Religious-right organizations are quick to falsely portray criticism of their political positions or tactics as an attack on their faith—and they can be just as quick to mock or demean the faith of others.
Ben Johnson, a reporter and editor for the Family Research Council’s “outlet for news and commentary from a biblical worldview,” began his review of the first day of the Democratic National Convention with a snarky critique of the opening prayer offered by Cardinal Blase Cupich of the Archdiocese of Chicago. Johnson’s commentary appeared under the heading, “A ‘Christian’ invocation without Jesus or a cross?”
The cardinal’s prayer recognized that the U.S. is “a nation composed of every people and culture, united not by ties of blood but by profound aspirations of life, freedom, justice, and unbound hope.” It called for unity and “the courage to imagine and pursue a loving future together.” That was apparently not a message that FRC and its right-wing Catholic allies wanted to hear.
“The Democratic National Convention began its first day in prayer — but not one that mentioned the Name of Jesus Christ or displayed the symbol associated with His death and resurrection,” Johnson began. He noted, “although Cupich did not mention Jesus, he did, however, quote Pope Francis.”
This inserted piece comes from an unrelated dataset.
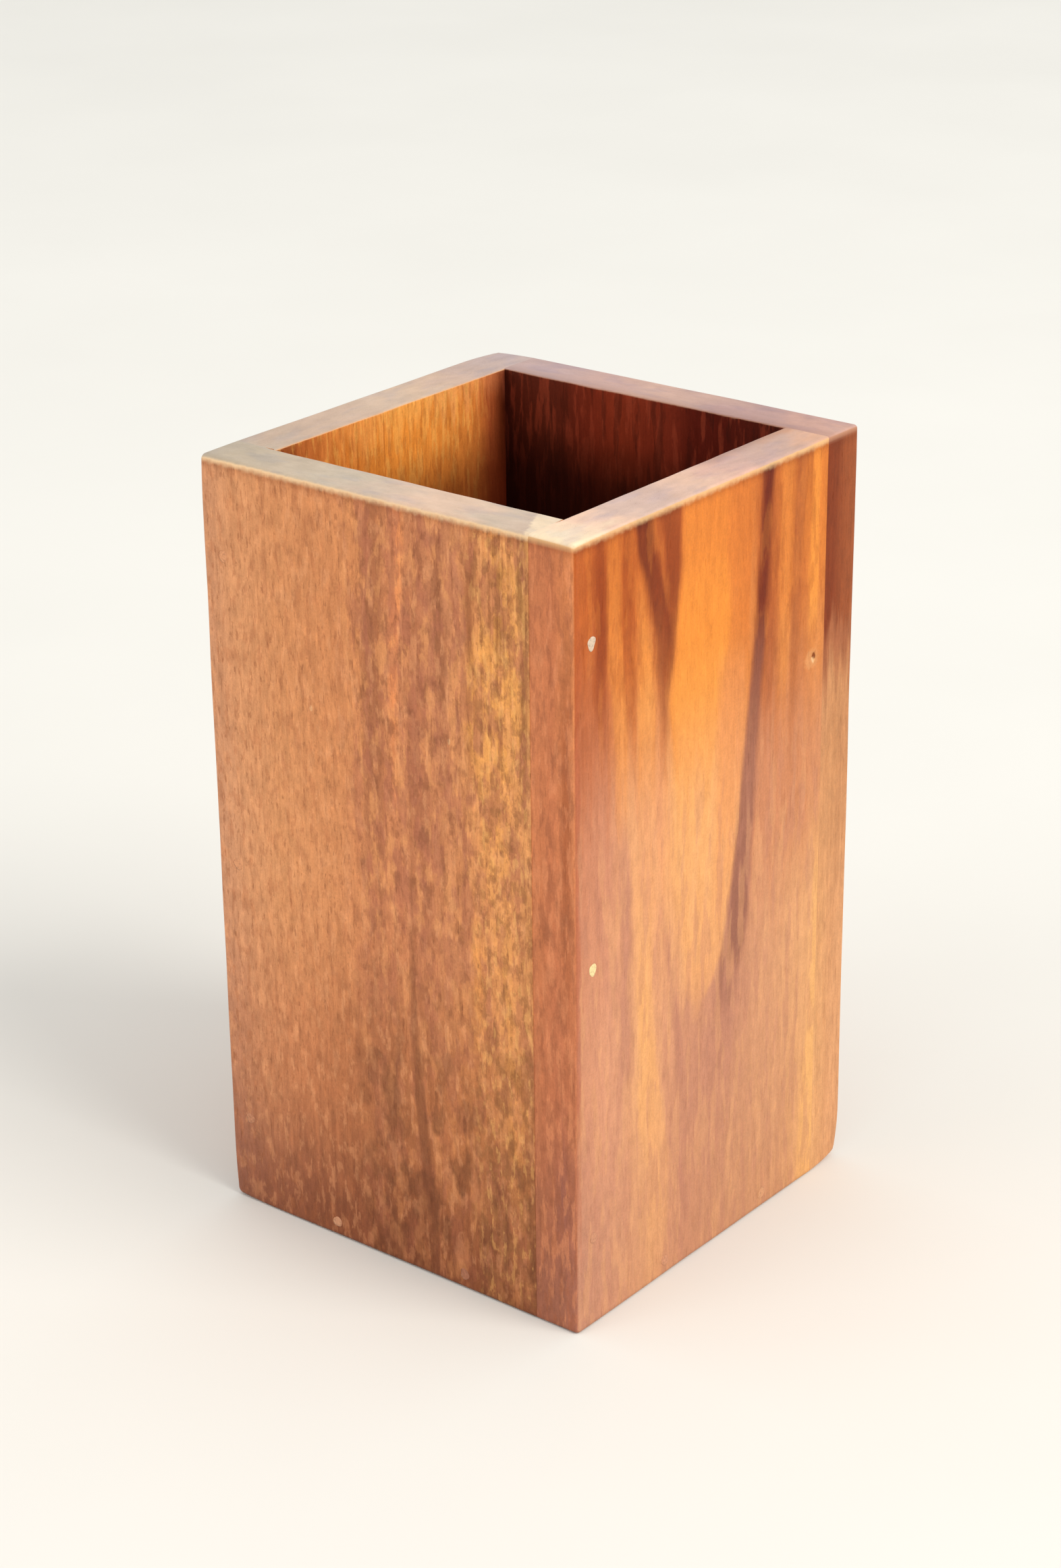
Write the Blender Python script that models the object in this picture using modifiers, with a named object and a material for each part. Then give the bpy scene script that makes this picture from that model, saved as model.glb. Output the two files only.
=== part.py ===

Francis is frequently reviled by far-right Catholics and their religious-right allies. In another article critical of the cardinal's prayer, LifeSite News quoted one of the pope’s most rabid critics, the Trump-promoting and recently excommunicated former archbishop Carlo Maria Viganò, who ranted, "The scandalous endorsements of Blase Cupich and the heretical ultra-progressive Jesuits in favor of Harris and Walz and the radical Left woke agenda confirm the blood pact between the globalist Deep State and the … Deep Church.”
FRC’s Johnson quoted the right-wing group Catholic Vote, which declared, “The DNC is demonic.” Right Wing Watch reported recently that Catholic Vote has falsely smeared Vice President Kamala Harris as someone who possesses a “vile hatred of Catholics.” As RWW noted about Catholic Vote and its leader Brian Burch:
Catholic Vote postures as a political organization representing American Catholics, but most American Catholics disagree with the group’s support for a total ban on abortions. In fact, 61 percent of U.S. Catholics believe abortion should be legal in all or most cases. Catholic Vote supported Ohio Republicans’ democracy-limiting effort to stop voters from enshrining the right to an abortion in the state’s Constitution. Catholic Vote supported the Arizona 1864 total abortion ban that went into effect after the Supreme Court overturned Roe v. Wade, and Burch opposed the law that overturned it.
Similarly, most U.S. Catholics support marriage equality for same-sex couples, but Catholic Vote does not, and the group regularly attacks progressive Catholic political leaders who support abortion rights or LGBTQ equality.
As Right Wing Watch has noted in the past, the Family Research Council postures as champions of religious liberty while having a selective track record on the topic. FRC, which energetically supported Donald Trump’s illegitimate efforts to stay in power after his 2020 defeat, is a participant in the right-wing government-takeover plan Project 2025. FRC President Tony Perkins and board chair Michele Bachmann are involved in the American Family Association’s Christian nationalist effort to ensure that only judges who meet the group’s “biblical worldview” standard are nominated and confirmed to the Supreme Court and other federal courts.
Johnson’s report was also critical of other DNC speakers who cited their own faith while supporting legal access to abortion. He quoted Kristan Hawkins of Students for Life—who calls for criminalization of all abortion nationwide with no exceptions for cases of rape or incest—as saying, “Hey maybe the party that promotes abortion through all nine months until birth and all kinds of sexual degeneracy shouldn’t be quoting from the Bible that condemns both.”
President Joe Biden is the nation's second Catholic president. In July, Milwaukee Archbishop Jerome Listecki prayed at the Republican National Convention.